## [Input records]
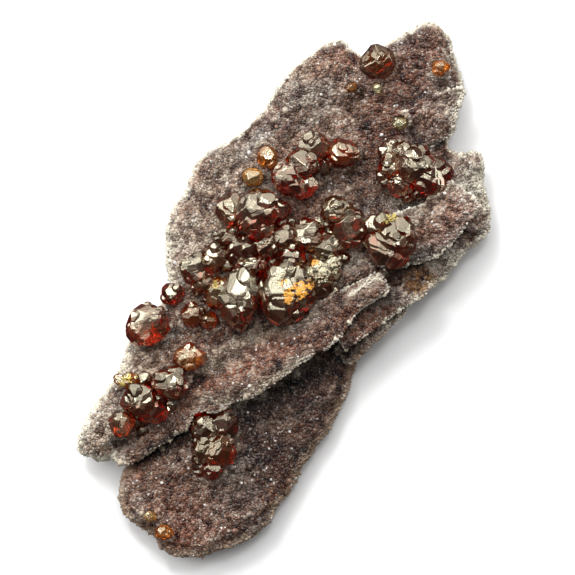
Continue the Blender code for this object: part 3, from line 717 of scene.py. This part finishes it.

--

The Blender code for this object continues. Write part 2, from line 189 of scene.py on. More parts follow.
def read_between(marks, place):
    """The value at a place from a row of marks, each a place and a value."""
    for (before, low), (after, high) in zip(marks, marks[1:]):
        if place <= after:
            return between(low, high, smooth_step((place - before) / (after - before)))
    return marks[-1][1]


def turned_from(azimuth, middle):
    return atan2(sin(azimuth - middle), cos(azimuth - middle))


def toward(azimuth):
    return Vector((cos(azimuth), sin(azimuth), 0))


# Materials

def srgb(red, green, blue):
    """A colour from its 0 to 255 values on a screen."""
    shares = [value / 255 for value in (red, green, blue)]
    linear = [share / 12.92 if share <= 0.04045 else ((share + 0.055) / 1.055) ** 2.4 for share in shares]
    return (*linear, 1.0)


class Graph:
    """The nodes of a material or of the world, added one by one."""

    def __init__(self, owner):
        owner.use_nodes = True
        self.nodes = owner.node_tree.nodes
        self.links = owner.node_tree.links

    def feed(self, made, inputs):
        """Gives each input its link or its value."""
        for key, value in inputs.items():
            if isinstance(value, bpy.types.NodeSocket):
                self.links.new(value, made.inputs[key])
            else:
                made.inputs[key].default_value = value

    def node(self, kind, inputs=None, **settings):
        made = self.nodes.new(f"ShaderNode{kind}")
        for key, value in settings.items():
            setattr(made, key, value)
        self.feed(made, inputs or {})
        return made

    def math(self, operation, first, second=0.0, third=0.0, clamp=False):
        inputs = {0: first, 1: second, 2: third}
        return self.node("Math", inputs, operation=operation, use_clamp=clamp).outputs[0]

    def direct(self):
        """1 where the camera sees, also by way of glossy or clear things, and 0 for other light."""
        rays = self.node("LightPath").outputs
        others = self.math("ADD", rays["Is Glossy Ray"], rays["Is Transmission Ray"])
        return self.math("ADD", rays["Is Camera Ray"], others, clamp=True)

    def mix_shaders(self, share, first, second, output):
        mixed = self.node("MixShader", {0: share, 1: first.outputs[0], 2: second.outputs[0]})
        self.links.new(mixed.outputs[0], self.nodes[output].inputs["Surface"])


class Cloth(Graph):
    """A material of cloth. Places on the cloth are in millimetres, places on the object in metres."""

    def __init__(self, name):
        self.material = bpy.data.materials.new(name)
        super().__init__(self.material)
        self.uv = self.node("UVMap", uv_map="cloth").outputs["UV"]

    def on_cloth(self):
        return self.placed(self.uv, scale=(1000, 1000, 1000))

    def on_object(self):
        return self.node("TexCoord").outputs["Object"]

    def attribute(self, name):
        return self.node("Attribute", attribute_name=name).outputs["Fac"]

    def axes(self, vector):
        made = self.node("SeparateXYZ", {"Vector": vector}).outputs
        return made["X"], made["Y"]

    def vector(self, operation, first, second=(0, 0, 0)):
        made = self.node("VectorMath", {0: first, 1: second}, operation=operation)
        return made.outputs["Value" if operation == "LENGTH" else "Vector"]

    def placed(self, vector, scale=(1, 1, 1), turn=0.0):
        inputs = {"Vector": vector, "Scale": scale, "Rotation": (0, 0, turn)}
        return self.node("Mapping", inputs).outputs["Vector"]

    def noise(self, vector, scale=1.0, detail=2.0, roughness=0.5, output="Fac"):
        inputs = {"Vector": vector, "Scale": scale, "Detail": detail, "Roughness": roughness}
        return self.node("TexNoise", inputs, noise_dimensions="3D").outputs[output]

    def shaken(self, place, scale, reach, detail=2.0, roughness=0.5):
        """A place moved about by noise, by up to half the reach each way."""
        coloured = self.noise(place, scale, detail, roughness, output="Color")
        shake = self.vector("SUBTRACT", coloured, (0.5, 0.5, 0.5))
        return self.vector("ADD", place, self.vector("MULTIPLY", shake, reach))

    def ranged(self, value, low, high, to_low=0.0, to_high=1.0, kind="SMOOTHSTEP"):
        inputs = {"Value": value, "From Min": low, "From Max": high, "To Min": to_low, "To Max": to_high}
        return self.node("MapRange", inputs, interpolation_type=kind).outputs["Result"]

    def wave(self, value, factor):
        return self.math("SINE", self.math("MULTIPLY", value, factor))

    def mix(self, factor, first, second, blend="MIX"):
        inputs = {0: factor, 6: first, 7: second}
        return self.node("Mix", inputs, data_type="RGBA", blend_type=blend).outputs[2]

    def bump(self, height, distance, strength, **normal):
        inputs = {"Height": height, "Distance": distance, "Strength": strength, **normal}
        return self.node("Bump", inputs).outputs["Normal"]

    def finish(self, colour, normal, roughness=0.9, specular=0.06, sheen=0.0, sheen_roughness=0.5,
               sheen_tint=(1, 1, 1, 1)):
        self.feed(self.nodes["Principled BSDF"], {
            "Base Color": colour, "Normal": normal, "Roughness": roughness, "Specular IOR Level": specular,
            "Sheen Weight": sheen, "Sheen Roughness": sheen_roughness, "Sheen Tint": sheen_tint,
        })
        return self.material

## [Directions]
How many lines in these entries hold the string "Blender"? Answer with the number alone.

## [Response to this exercise]
2